Objective: To examine the associations among the demographics of clinicians, the factors involved in the implementation of evidence-based practice, and the access of clinicians to various sources of information.
Study Design: Cross-sectional survey.
Methods: An online survey that was distributed to 300 Canadian prosthetic and orthotic clinicians. Associations of selected survey items were determined.
Results: Four primary associations were found and a further 18 were considered to be indicative of potential trends. Two of the primary associations were related to authorship and the utilization of scientific literature.
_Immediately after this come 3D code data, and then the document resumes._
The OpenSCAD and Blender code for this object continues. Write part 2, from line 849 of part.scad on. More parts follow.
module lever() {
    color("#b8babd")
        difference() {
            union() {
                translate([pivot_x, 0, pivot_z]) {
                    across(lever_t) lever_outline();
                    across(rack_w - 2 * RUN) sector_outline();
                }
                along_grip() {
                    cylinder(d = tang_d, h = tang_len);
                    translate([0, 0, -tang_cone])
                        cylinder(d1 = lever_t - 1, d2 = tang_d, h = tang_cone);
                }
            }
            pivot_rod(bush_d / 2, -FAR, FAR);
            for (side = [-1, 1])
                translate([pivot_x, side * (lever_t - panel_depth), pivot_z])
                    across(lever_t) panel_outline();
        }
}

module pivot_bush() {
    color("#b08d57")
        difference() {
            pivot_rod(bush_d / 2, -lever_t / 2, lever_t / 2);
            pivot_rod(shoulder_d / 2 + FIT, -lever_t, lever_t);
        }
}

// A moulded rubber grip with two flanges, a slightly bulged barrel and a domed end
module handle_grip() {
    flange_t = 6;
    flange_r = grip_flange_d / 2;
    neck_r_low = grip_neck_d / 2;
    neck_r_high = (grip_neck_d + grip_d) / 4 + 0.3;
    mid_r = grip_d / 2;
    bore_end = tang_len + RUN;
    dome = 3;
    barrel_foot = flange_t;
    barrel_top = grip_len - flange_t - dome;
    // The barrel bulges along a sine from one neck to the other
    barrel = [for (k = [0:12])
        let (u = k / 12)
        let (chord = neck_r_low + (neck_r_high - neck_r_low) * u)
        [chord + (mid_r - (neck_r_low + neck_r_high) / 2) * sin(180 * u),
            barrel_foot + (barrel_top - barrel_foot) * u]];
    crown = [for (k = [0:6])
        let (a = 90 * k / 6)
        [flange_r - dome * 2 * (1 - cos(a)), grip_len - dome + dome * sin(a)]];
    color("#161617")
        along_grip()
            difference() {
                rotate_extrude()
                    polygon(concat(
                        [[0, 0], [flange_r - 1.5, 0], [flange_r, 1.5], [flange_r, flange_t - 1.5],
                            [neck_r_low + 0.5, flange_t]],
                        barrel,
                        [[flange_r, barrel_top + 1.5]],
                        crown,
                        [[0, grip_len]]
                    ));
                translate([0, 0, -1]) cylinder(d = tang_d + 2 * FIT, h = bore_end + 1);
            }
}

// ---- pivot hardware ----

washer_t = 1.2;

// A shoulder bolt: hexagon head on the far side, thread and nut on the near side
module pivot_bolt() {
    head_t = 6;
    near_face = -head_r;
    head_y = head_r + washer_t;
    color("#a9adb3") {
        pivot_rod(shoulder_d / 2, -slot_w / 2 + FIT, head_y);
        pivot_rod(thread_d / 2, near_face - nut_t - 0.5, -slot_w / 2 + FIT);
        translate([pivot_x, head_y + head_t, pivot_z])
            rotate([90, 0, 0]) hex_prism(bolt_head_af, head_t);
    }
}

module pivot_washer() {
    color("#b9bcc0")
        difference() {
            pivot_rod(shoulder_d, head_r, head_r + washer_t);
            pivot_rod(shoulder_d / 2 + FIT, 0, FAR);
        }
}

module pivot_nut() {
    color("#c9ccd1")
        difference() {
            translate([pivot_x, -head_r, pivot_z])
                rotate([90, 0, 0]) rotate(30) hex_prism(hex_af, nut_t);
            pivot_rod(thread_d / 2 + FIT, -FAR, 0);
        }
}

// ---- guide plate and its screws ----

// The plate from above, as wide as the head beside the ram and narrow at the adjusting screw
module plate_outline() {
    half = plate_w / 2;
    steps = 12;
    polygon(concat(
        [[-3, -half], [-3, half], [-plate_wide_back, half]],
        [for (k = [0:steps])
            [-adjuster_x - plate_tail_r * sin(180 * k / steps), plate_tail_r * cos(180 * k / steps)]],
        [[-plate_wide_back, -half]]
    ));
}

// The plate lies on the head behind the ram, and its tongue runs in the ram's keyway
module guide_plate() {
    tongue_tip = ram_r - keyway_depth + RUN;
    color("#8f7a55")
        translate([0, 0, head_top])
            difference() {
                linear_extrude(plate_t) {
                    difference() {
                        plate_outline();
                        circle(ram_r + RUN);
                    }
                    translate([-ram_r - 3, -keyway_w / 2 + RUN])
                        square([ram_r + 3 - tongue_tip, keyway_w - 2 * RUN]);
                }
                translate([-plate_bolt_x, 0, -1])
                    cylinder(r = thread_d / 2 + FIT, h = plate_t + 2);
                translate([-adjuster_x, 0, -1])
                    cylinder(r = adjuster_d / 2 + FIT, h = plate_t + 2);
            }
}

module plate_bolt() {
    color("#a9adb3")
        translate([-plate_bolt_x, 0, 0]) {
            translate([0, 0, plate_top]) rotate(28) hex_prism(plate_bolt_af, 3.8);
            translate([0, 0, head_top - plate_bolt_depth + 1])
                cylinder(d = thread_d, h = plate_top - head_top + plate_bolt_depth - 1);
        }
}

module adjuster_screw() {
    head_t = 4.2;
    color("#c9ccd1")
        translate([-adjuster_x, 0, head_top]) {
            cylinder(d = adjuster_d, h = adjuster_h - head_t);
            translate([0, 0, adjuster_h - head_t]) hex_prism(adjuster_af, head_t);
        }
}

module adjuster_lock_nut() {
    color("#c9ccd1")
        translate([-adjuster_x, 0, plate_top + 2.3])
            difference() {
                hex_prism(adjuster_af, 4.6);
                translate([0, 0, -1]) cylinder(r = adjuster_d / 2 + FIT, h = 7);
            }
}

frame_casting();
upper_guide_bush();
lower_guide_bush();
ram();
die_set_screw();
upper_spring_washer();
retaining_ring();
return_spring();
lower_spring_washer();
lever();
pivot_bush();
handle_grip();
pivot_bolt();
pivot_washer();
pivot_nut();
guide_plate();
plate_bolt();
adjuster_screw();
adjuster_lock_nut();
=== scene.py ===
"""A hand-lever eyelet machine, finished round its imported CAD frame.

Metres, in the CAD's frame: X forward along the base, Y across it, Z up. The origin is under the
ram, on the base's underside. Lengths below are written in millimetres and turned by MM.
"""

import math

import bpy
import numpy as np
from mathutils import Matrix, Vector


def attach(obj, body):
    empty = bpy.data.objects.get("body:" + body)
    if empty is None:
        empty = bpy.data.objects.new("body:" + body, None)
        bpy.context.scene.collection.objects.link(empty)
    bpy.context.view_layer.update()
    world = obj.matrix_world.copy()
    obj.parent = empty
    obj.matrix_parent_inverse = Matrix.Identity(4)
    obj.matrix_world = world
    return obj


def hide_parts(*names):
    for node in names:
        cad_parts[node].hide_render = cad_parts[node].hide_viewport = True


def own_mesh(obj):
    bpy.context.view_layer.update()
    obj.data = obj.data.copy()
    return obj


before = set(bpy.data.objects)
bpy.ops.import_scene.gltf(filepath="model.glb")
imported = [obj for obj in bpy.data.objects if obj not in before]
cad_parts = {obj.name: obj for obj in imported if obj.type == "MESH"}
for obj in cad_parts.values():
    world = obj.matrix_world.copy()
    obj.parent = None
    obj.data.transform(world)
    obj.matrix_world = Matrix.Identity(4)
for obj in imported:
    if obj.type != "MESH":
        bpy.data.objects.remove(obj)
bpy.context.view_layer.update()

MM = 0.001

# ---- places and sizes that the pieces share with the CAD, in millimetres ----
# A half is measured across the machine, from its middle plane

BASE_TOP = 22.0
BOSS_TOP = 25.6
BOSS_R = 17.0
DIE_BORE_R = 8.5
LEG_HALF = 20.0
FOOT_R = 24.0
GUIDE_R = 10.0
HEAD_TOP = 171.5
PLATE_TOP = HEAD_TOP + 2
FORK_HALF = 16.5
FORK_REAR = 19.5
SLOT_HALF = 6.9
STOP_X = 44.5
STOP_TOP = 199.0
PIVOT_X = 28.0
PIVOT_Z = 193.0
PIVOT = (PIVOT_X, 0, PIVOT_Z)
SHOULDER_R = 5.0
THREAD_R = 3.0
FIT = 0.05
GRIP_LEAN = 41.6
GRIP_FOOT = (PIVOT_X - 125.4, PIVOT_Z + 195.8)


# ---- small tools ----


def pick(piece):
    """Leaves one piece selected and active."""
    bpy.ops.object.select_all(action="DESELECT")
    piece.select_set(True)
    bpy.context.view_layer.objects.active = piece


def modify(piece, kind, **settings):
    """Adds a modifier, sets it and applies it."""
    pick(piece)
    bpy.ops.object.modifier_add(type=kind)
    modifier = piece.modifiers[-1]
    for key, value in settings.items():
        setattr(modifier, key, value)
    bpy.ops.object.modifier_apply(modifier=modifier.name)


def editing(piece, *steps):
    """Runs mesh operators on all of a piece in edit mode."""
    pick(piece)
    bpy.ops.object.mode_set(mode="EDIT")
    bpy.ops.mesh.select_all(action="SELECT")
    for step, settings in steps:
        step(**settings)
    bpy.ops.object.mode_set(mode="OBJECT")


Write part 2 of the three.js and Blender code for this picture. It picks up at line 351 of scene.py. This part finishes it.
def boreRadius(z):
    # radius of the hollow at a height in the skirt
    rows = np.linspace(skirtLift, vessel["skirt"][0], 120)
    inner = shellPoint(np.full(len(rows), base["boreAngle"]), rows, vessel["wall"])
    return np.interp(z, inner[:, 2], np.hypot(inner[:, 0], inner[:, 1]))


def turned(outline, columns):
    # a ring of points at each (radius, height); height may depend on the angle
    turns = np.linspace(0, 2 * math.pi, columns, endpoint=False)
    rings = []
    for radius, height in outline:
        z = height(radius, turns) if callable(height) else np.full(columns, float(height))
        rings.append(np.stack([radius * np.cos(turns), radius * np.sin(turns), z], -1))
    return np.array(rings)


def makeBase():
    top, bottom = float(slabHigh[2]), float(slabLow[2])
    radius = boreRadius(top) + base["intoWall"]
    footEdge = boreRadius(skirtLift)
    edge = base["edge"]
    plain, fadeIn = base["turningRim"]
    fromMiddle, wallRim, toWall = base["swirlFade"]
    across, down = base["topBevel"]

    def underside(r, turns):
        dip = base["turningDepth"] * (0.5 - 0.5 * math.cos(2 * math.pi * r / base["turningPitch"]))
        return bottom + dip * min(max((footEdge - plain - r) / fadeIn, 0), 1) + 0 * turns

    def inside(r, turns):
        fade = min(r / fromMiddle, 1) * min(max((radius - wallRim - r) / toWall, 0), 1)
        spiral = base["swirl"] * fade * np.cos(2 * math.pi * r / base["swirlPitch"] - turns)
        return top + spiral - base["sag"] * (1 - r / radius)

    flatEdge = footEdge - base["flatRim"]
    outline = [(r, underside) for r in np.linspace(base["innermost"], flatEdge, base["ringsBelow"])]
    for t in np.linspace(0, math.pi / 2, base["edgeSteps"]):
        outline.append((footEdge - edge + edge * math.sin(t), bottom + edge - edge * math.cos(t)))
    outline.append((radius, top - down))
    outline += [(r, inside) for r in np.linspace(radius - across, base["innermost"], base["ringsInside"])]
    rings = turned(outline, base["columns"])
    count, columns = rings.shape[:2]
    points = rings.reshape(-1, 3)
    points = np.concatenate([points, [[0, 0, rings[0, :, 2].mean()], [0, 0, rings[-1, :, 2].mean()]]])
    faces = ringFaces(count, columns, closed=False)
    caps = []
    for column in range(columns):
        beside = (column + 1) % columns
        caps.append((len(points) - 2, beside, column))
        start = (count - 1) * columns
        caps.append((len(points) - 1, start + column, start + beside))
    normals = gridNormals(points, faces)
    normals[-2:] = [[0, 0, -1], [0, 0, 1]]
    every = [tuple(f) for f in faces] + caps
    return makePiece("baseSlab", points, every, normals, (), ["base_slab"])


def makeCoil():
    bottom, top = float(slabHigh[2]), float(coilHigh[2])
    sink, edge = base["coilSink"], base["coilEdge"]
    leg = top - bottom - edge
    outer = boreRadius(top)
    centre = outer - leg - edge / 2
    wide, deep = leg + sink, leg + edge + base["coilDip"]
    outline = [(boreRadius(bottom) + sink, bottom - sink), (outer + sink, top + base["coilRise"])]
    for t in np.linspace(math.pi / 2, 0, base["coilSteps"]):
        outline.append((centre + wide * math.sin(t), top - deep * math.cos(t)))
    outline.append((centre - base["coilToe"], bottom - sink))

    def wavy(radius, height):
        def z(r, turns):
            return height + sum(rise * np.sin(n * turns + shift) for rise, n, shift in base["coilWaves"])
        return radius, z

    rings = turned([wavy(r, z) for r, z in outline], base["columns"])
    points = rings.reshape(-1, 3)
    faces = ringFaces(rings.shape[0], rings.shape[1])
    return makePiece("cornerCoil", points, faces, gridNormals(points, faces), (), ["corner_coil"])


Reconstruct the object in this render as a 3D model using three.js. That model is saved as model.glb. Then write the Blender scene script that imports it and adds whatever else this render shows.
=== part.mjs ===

Specifically, those clinicians who had previously authored or co-authored a peer-reviewed journal article were more likely to utilize scientific literature to guide their clinical practice.
Conclusions: This study has highlighted important demographics which can be targeted for greater implementation of evidence-based practice. Above all, facilitating engagement of clinicians in research and its dissemination may promote a higher consumption of research evidence leading to improved evidence-based practice.
This study provides information about the underlying facilitators and inhibitors of evidence-based practice in prosthetics and orthotics. The findings aim to inform those involved in improving existing clinical practices, including educators, professional organizations and governing bodies.